Greta Thunberg dismisses COP26 deal as more ‘blah, blah, blah’

The main focus of Cop26 was an attempt to agree a plan that would limit average global temperature increases to 1.5C above pre-industrial levels. 

Pivotal to this benchmark was a deal on coal use.  

The fossil fuel is the worst pollutant currently in use around the globe, especially by growing industrial giants like India and China. 

Delegates in Scotland spent long days days over weeks arguing over the language to use to tie countries down to shutting down coal-fired power stations and not building any new ones.

The summit believed last night that they had achieved a working that could start this happening, with talk that nations would ‘phase out’ the black carbon chunks.

But at the death in Glasgow last night, it was watered down following a push led by China, backed up by its erstwhile enemy and rival India, that saw the wording replaced by ‘phase down’.

The difference is that while it holds countries to reducing their coal use, it does not hold them to ceasing altogether. 

Alok Sharma last night apologised for the last-gasp change. For the Glasgow Pact to pass, support had to be unanimous.

But today he insisted it was an ‘historic achievement’ as previous Cop summits have failed to get any change on coal use. 

What else has been agreed? 

There has also been a doubling of money for developing countries to help them to adapt to climate change. The current goal is $100bn a year, while there could be a trillion dollar a year fund from 2025.

But the agreement also noted ‘with deep regret’ that wealthy nations had also failed to stump up a separate annual sum of $100 billion they promised over a decade ago. 

During the conference, a range of wealthy governments stepped up with new pledges – totalling about $960 million – for two key U.N.-backed funds that help vulnerable nations adapt to climate change.

Still, the amounts pledged remained far below the annual $70 billion developing countries are thought to need now, an amount that could rise to $300 billion a year by 2030, according to the United Nations. 

It urged countries to pay up ‘urgently and through 2025’.

There was also progress toward setting a firm target for adaptation finance, which currently accounts for just a quarter of international climate finance for developing nations, garnering only $20 billion in 2019. 

In a bid to spur further ambition, major emitters will also be asked to present new targets at the 2022 UN climate conference in Egypt.

China has been particularly wary of having others scrutinise its efforts too closely.

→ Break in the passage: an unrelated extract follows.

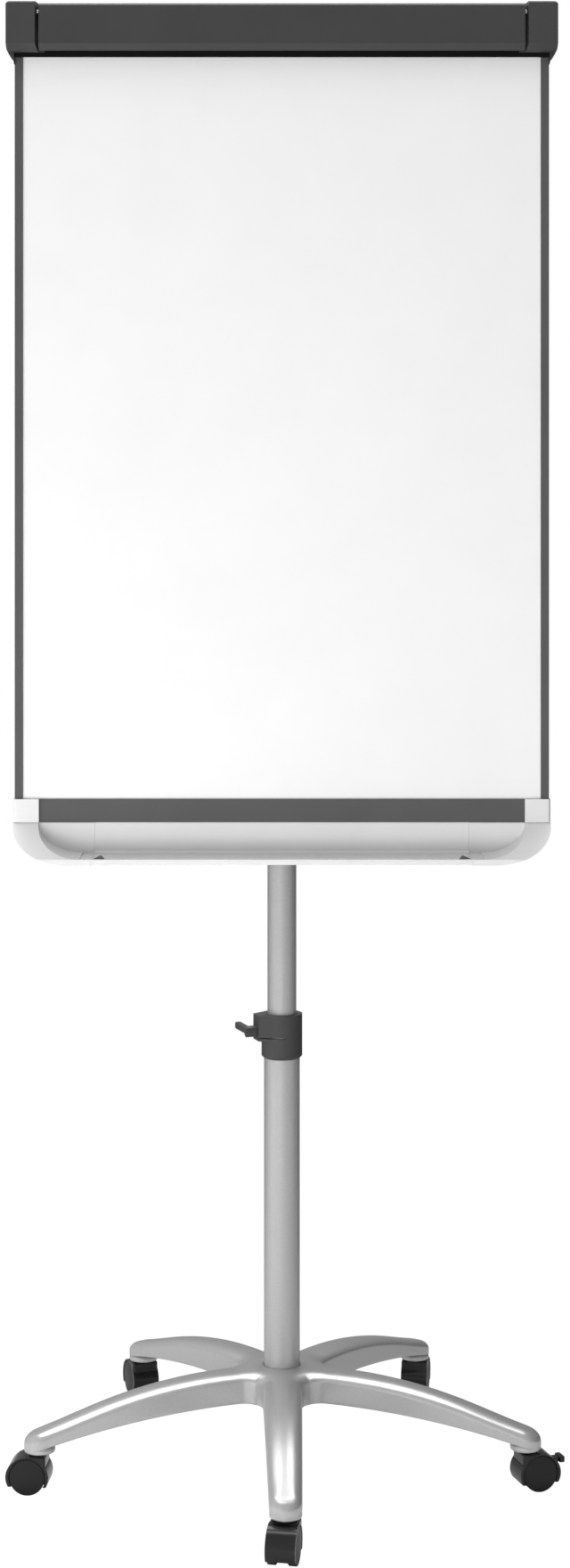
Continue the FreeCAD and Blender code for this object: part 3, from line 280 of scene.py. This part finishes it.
def belly_height(reach):
    """The arms' lower edge: level near the hub, then falling on a long arc."""
    past = max(0.0, reach - BELLY_AT)
    return BELLY - BELLY_ARC + math.sqrt(BELLY_ARC ** 2 - past ** 2)


def arm_rows():
    """Half of one arm in plan, as pairs of a centre-line point and the edge point it faces: from the
    hub's ring out between two arms, round the valley, along the side and round the tip."""
    slope = math.atan(SIDE_SLOPE)
    valley_reach = (VALLEY_ROUND + ROOT_HALF * math.cos(slope)) / math.sin(HALF_TURN - slope)
    valley = flat(HALF_TURN, valley_reach)
    first, last = math.pi + HALF_TURN, 1.5 * math.pi + slope
    side_start = (valley + flat(last, VALLEY_ROUND)).x
    tip = Vector((ARM_REACH, 0, 0))

    def between_arms(share):
        return flat(HALF_TURN, HUB_RING + (valley_reach - VALLEY_ROUND - HUB_RING) * share)

    def round_valley(share):
        return valley + flat(first + (last - first) * share, VALLEY_ROUND)

    def along_side(share):
        x = side_start + (ARM_REACH - side_start) * share
        return Vector((x, ROOT_HALF + SIDE_SLOPE * x, 0))

    def round_tip(share):
        return tip + flat(math.pi / 2 * (1 - share), TIP_HALF)

    spans = (
        (HUB_ROWS, HUB_RING, VALLEY_START, between_arms),
        (VALLEY_ROWS, VALLEY_START, VALLEY_END, round_valley),
        (ARM_ROWS, VALLEY_END, TIP_START, along_side),
        (TIP_ROWS, TIP_START, TIP_END, round_tip),
    )
    pairs = []
    for count, start, end, edge in spans:
        for step in range(count):
            share = step / count
            pairs.append((Vector((start + (end - start) * share, 0, 0)), edge(share)))
    pairs.append((Vector((TIP_END, 0, 0)), round_tip(1.0)))
    return pairs


def gap_to(point, line):
    """How far a plan point is from a chain of plan points."""

    def gap(a, b):
        along = b - a
        share = min(1.0, max(0.0, (point - a).dot(along) / along.length_squared))
        return (point - a - along * share).length

    return min(gap(a, b) for a, b in zip(line, line[1:]))


def base_star():
    """The cast base: ten mirrored half arms with a hollow underside, five bosses and a core."""
    pairs = arm_rows()
    rim = [edge for centre, edge in pairs[HUB_ROWS:]]
    columns = CROWN_COLUMNS + FLAT_COLUMNS

    def crown(point):
        """The top's height: the ridge line, falling away round an ellipse at the rim."""
        tip = min(1.0, max(0.0, (point.length - TIP_CROWN_START) / TIP_CROWN_SPAN))
        wide = CROWN_IN + (TIP_CROWN_IN - CROWN_IN) * tip
        deep = CROWN_DOWN + (TIP_CROWN_DOWN - CROWN_DOWN) * tip
        inside = min(1.0, gap_to(point, rim) / wide)
        return crest_height(point.length) - deep * (1 - math.sqrt(1 - (1 - inside) ** 2))

    def plan_row(row):
        """Plan points from the centre line to the edge, closer together near the edge."""
        centre, edge = pairs[row]
        length = (edge - centre).length
        points = []
        for column in range(columns + 1):
            turn = math.pi / 2 * min(1.0, (columns - column) / CROWN_COLUMNS)
            gap = CROWN_IN * (1 - math.cos(turn))
            if column < FLAT_COLUMNS:
                gap += (length - CROWN_IN) * (1 - column / FLAT_COLUMNS)
            share = 1 - gap / length
            if row < HUB_ROWS:
                blend = row / HUB_ROWS
                share = column / columns * (1 - blend) + max(0.0, share) * blend
                bowed = flat(HALF_TURN * share, centre.length + (edge.length - centre.length) * share)
                points.append(bowed.lerp(centre.lerp(edge, share), blend))
            else:
                points.append(centre.lerp(edge, share))
        return points

    def under_row(row):
        """One side of an arm's section: down the wall, in under the lip, up to the roof of the
        hollow and down the middle rib."""
        centre, edge = pairs[row]
        inward = (centre - edge).normalized()
        lip_in, rib_out = edge + inward * LIP, centre - inward * RIB
        rim_height, belly = crown(edge), belly_height(edge.length)
        fall = (belly + TURNED - rim_height) / WALL_ROWS
        wall = [edge + up(rim_height + fall * i) for i in range(WALL_ROWS + 1)]
        hollow = HUB_ROWS < row < HUB_ROWS + VALLEY_ROWS + ARM_ROWS
        inner = []
        for share in (0.0, 0.5, 1.0):
            point = lip_in.lerp(rib_out, share)
            inner.append(point + up(crown(point) - ROOF if hollow else belly))
        lips = [edge + inward * TURNED + up(belly), lip_in - inward * TURNED + up(belly),
                lip_in + up(belly + TURNED)]
        rib = [rib_out + up(belly + TURNED), centre + up(belly)]
        return wall + lips + inner + rib

    top = [[point + up(crown(point)) for point in plan_row(row)] for row in range(len(pairs))]
    bore = [[point.normalized() * BORE + up(height) for point in plan_row(0)]
            for height in (SEAT, HUB_TOP - TURNED, HUB_TOP)]
    floor = [[point + up(BELLY) for point in plan_row(row)] for row in range(HUB_ROWS + 1)]
    under = [under_row(row) for row in range(HUB_ROWS, len(pairs))]
    boss = [(SOCKET, BOSS_TOP), (SOCKET, BOSS_FLOOR + TURNED), (SOCKET + TURNED, BOSS_FLOOR),
            (TIP_HALF - TURNED, BOSS_FLOOR), (TIP_HALF, BOSS_FLOOR + TURNED), (TIP_HALF, BOSS_TOP)]
    core = [(BOLT_WAY, SEAT), (BOLT_WAY, CORE_FLOOR), (CORE - TURNED, CORE_FLOOR),
            (CORE, CORE_FLOOR + TURNED), (CORE, SEAT)]
    mesh = bmesh.new()
    for arm in range(ARMS):
        turn = Matrix.Rotation(math.tau * arm / ARMS + FIRST_ARM, 4, "Z")
        for side in (1, -1):
            place = turn @ Matrix.Diagonal((1, side, 1, 1))
            for sheet in (bore + top, floor, under):
                add_sheet(mesh, [[place @ point for point in row] for row in sheet])
        add_lathe(mesh, boss, turn @ Vector((ARM_REACH, 0, 0)))
    add_lathe(mesh, core, Vector((0, 0, 0)))
    finish_mesh(mesh, "base_star_smooth", "base_star")


base_star()

# ---- studio --------------------------------------------------------------------------------------

CAMERA_HEIGHT, CAMERA_DISTANCE = 1.1035, 3.073
LENS_PER_LONG_SIDE, SENSOR, SHIFT_X, SHIFT_Y = 1.70, 36.0, 0.002, -0.1784
FRONT_LIGHT, SIDE_LIGHT, BACK_LIGHT, SIDE_AT, WORLD_TURN = 0.72, 0.38, 0.05, 0.55, 55
FLOOR_HALF, FLOOR_TURN, FLOOR_DIMS_FROM, FLOOR_DIMS_TO = 12.0, 15, -0.6, 0.8
FLOOR_FRONT, FLOOR_BACK, FLOOR_ROUGH, FLOOR_SPECULAR = 0.95, 0.25, 0.9, 0.1
FLOOR_GLOW, FLOOR_SHADOW_SHARE = 1.12, 0.12
SOFTBOXES = (
    # name, place, aim, width, height, watts, whether it shows in reflections
    ("front", (-0.6, -2.3, 0.35), (0, 0, 0.9), 1.4, 0.6, 27, False),
    ("top_front", (-0.1, -1.1, 2.9), (0, 0, 0.8), 1.6, 1.0, 6, False),
    ("low_left", (-1.7, -1.0, 0.25), (-0.1, 0, 0.75), 0.7, 0.7, 12, False),
    ("overhead", (-0.15, 0.75, 2.6), (0, 0.05, 0.1), 2.2, 1.9, 58, True),
)


def to_back_right(tree, place, turn):
    """How far a point or direction lies towards the back, with the back turned to the right."""
    turned = tree.nodes.new("ShaderNodeMapping")
    turned.inputs["Rotation"].default_value = (0, 0, math.radians(turn))
    tree.links.new(place, turned.inputs["Vector"])
    parts = tree.nodes.new("ShaderNodeSeparateXYZ")
    tree.links.new(turned.outputs["Vector"], parts.inputs["Vector"])
    return parts.outputs["Y"]


def pale_floor():
    """White with soft shadows where it is seen; in light and reflections it dims towards the back."""
    made, tree, shader, place = shader_tree("pale_floor")
    depth = to_back_right(tree, place, FLOOR_TURN)
    behind = spread(tree, depth, 0, 1, FLOOR_DIMS_FROM, FLOOR_DIMS_TO)
    colour = tint(tree, behind, grey(FLOOR_FRONT), grey(FLOOR_BACK))
    tree.links.new(colour, shader.inputs["Base Color"])
    shader.inputs["Roughness"].default_value = FLOOR_ROUGH
    shader.inputs["Specular IOR Level"].default_value = FLOOR_SPECULAR
    seen = tree.nodes.new("ShaderNodeEmission")
    seen.inputs["Strength"].default_value = FLOOR_GLOW
    lit = tree.nodes.new("ShaderNodeMixShader")
    lit.inputs["Fac"].default_value = FLOOR_SHADOW_SHARE
    rays = tree.nodes.new("ShaderNodeLightPath").outputs["Is Camera Ray"]
    pick = tree.nodes.new("ShaderNodeMixShader")
    tree.links.new(seen.outputs["Emission"], lit.inputs[1])
    tree.links.new(shader.outputs["BSDF"], lit.inputs[2])
    tree.links.new(rays, pick.inputs["Fac"])
    tree.links.new(shader.outputs["BSDF"], pick.inputs[1])
    tree.links.new(lit.outputs["Shader"], pick.inputs[2])
    tree.links.new(pick.outputs["Shader"], tree.nodes["Material Output"].inputs["Surface"])
    return made


def studio_floor():
    corners = [(x * FLOOR_HALF, y * FLOOR_HALF, 0) for x, y in ((-1, -1), (1, -1), (1, 1), (-1, 1))]
    mesh = bpy.data.meshes.new("floor")
    mesh.from_pydata(corners, [], [(0, 1, 2, 3)])
    floor = bpy.data.objects.new("floor", mesh)
    bpy.context.scene.collection.objects.link(floor)
    mesh.materials.append(pale_floor())


def studio_world():
    """White where it is seen; in light and reflections it dims from front left to back right."""
    world = bpy.data.worlds.new("studio")
    world.use_nodes = True
    bpy.context.scene.world = world
    tree = world.node_tree
    around = tree.nodes["Background"]
    seen = tree.nodes.new("ShaderNodeBackground")
    seen.inputs["Color"].default_value = (1, 1, 1, 1)
    place = tree.nodes.new("ShaderNodeTexCoord").outputs["Generated"]
    depth = spread(tree, to_back_right(tree, place, WORLD_TURN), 0.0, 1.0, -1.0, 1.0)
    front_to_back = tree.nodes.new("ShaderNodeValToRGB")
    stops = front_to_back.color_ramp.elements
    stops[0].position, stops[0].color = 0.0, (*grey(FRONT_LIGHT), 1)
    stops[1].position, stops[1].color = 1.0, (*grey(BACK_LIGHT), 1)
    middle = stops.new(SIDE_AT)
    middle.color = (*grey(SIDE_LIGHT), 1)
    tree.links.new(depth, front_to_back.inputs["Fac"])
    tree.links.new(front_to_back.outputs["Color"], around.inputs["Color"])
    rays = tree.nodes.new("ShaderNodeLightPath").outputs["Is Camera Ray"]
    pick = tree.nodes.new("ShaderNodeMixShader")
    tree.links.new(rays, pick.inputs["Fac"])
    tree.links.new(around.outputs["Background"], pick.inputs[1])
    tree.links.new(seen.outputs["Background"], pick.inputs[2])
    tree.links.new(pick.outputs["Shader"], tree.nodes["World Output"].inputs["Surface"])


def softbox(name, place, aim, width, height, power, mirrored):
    light = bpy.data.lights.new(name, "AREA")
    light.shape = "RECTANGLE"
    light.size = width
    light.size_y = height
    light.energy = power
    thing = bpy.data.objects.new(name, light)
    thing.location = place
    thing.visible_glossy = mirrored
    thing.rotation_euler = (Vector(aim) - Vector(place)).to_track_quat("-Z", "Y").to_euler()
    bpy.context.scene.collection.objects.link(thing)


def studio_camera():
    data = bpy.data.cameras.new("camera")
    data.sensor_width = SENSOR
    data.lens = SENSOR * LENS_PER_LONG_SIDE
    data.shift_x = SHIFT_X
    data.shift_y = SHIFT_Y
    camera = bpy.data.objects.new("camera", data)
    camera.location = (0, -CAMERA_DISTANCE, CAMERA_HEIGHT)
    camera.rotation_euler = (math.pi / 2, 0, 0)
    bpy.context.scene.collection.objects.link(camera)
    bpy.context.scene.camera = camera


studio_floor()
studio_world()
for each_box in SOFTBOXES:
    softbox(*each_box)
studio_camera()
bpy.context.scene.view_settings.view_transform = "Standard"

Along with other developed and emerging economies, it is now expected to report every five instead of every 10 years. 

Why do we need this?

When the Paris Agreement was negotiated in 2015, it was clear the national action plans, or nationally determined contributions (NDCs), that countries had submitted for emissions cuts up to 2030 left the world way off track to meet the temperature goals in the accord.

The agreement built in a ratchet mechanism that would see countries return with updated plans up to 2030 by Cop26 – which was meant to take place in 2020, but was delayed by the pandemic.

But the latest set of plans countries submitted in the run-up to Glasgow still leave the world for off track for the 45 per cent emissions cuts needed by 2030 to meet the 1.5C goal, instead heading for 2.4C of warming.

At the summit, countries were under pressure to come up with a deal in Glasgow to take steps to increase their ambition for emission cuts in the 2020s to stop the 1.5C goal slipping out of reach.

And with the impacts of 1.1C of warming already biting, there was also pressure to provide the finance for developing countries to cope with the crisis, and to address the loss and damage they are facing.

Scientists have also warned keeping temperature rises to 1.5C requires global emissions to be cut by 45 per cent by 2030, and to zero overall by mid-century. 

What does it mean for ordinary people in the UK? 

Lives are going to change because of climate action, but the UK already has targets to cut its emissions by 68 per cent by 2030, in line with the Paris Agreement, alongside its domestic legal carbon-cutting goals.

It is implementing plans to meet them, with measures such as the coal power phaseout, conventional car ban and efforts to switch home heating to clean alternatives to boilers planned or under way.

In the longer term, it keeps alive the possibility of limiting global warming to 1.5C, helping protect people from the worst impacts of climate change.

In the UK, that means avoiding the most damaging flooding and storms, coastal erosion, water shortages and heatwaves that rising temperatures will bring.